## What this task involves
Reproduce the complete listing without any deviation.
■ ■ ■ ■
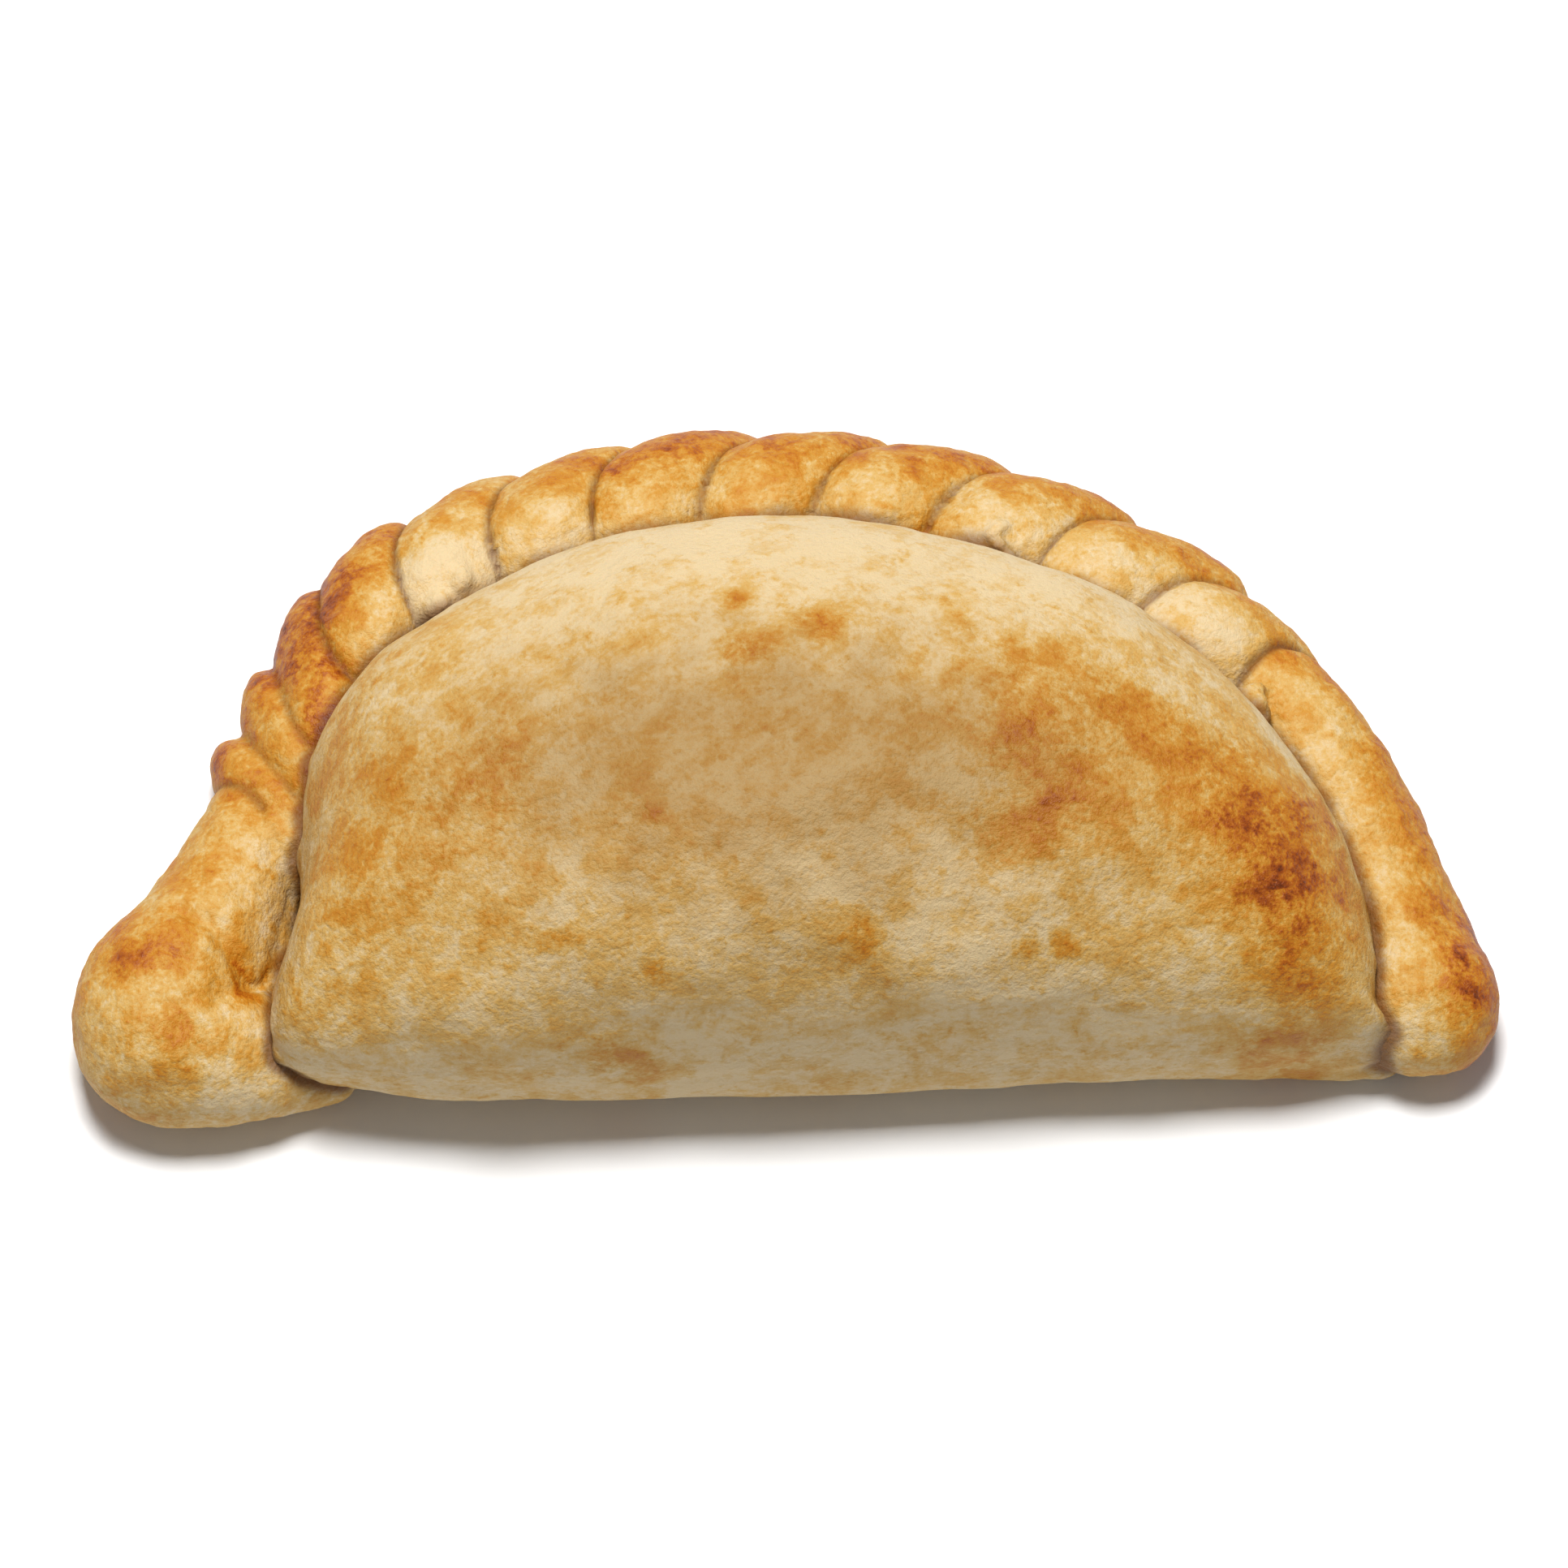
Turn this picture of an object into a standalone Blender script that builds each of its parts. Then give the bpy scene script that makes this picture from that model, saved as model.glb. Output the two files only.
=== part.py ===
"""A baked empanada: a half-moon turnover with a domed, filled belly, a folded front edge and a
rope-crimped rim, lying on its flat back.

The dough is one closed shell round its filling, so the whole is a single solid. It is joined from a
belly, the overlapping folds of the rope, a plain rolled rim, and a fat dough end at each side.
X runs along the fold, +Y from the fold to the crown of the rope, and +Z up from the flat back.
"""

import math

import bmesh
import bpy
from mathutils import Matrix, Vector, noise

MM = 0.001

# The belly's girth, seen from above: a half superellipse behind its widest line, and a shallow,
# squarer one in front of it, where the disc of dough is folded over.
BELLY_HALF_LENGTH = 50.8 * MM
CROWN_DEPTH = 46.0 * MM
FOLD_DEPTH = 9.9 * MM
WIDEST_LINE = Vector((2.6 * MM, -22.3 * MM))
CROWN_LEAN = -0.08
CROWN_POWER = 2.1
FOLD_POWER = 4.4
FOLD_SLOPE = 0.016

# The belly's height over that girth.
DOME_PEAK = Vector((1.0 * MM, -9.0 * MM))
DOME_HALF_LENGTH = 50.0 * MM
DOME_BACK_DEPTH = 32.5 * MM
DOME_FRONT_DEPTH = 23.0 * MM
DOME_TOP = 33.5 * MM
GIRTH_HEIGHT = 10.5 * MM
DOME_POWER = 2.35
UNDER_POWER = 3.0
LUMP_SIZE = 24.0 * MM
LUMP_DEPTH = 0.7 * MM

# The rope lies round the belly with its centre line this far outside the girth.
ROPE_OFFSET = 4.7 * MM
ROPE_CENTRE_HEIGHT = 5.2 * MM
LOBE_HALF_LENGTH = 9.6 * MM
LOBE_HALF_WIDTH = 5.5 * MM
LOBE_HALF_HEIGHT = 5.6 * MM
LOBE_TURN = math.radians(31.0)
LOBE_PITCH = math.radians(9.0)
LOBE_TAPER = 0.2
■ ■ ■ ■
## Answer to the task
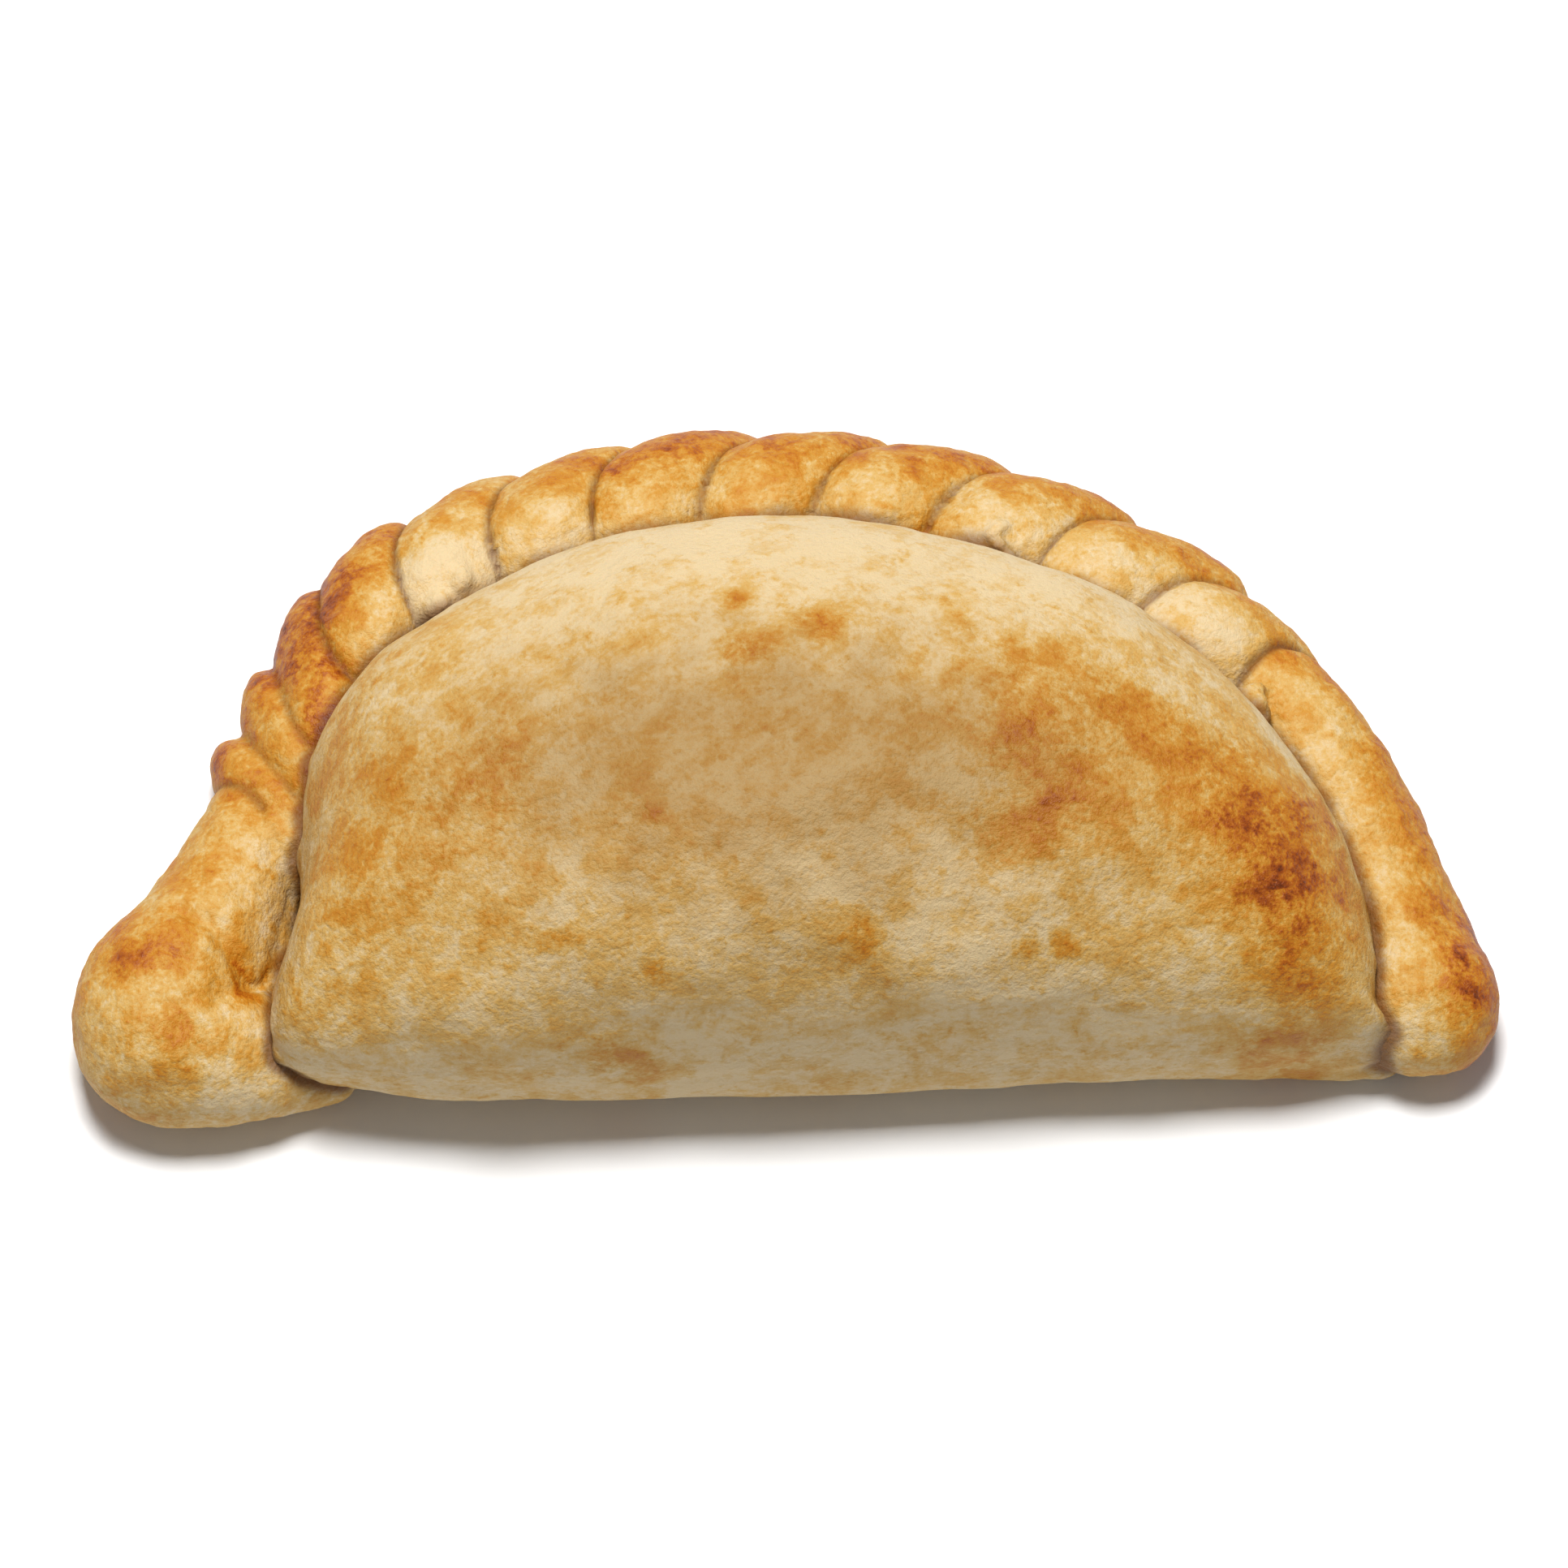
Turn this picture of an object into a standalone Blender script that builds each of its parts. Then give the bpy scene script that makes this picture from that model, saved as model.glb. Output the two files only.
=== part.py ===
"""A baked empanada: a half-moon turnover with a domed, filled belly, a folded front edge and a
rope-crimped rim, lying on its flat back.

The dough is one closed shell round its filling, so the whole is a single solid. It is joined from a
belly, the overlapping folds of the rope, a plain rolled rim, and a fat dough end at each side.
X runs along the fold, +Y from the fold to the crown of the rope, and +Z up from the flat back.
"""

import math

import bmesh
import bpy
from mathutils import Matrix, Vector, noise

MM = 0.001

# The belly's girth, seen from above: a half superellipse behind its widest line, and a shallow,
# squarer one in front of it, where the disc of dough is folded over.
BELLY_HALF_LENGTH = 50.8 * MM
CROWN_DEPTH = 46.0 * MM
FOLD_DEPTH = 9.9 * MM
WIDEST_LINE = Vector((2.6 * MM, -22.3 * MM))
CROWN_LEAN = -0.08
CROWN_POWER = 2.1
FOLD_POWER = 4.4
FOLD_SLOPE = 0.016

# The belly's height over that girth.
DOME_PEAK = Vector((1.0 * MM, -9.0 * MM))
DOME_HALF_LENGTH = 50.0 * MM
DOME_BACK_DEPTH = 32.5 * MM
DOME_FRONT_DEPTH = 23.0 * MM
DOME_TOP = 33.5 * MM
GIRTH_HEIGHT = 10.5 * MM
DOME_POWER = 2.35
UNDER_POWER = 3.0
LUMP_SIZE = 24.0 * MM
LUMP_DEPTH = 0.7 * MM

# The rope lies round the belly with its centre line this far outside the girth.
ROPE_OFFSET = 4.7 * MM
ROPE_CENTRE_HEIGHT = 5.2 * MM
LOBE_HALF_LENGTH = 9.6 * MM
LOBE_HALF_WIDTH = 5.5 * MM
LOBE_HALF_HEIGHT = 5.6 * MM
LOBE_TURN = math.radians(31.0)
LOBE_PITCH = math.radians(9.0)
LOBE_TAPER = 0.2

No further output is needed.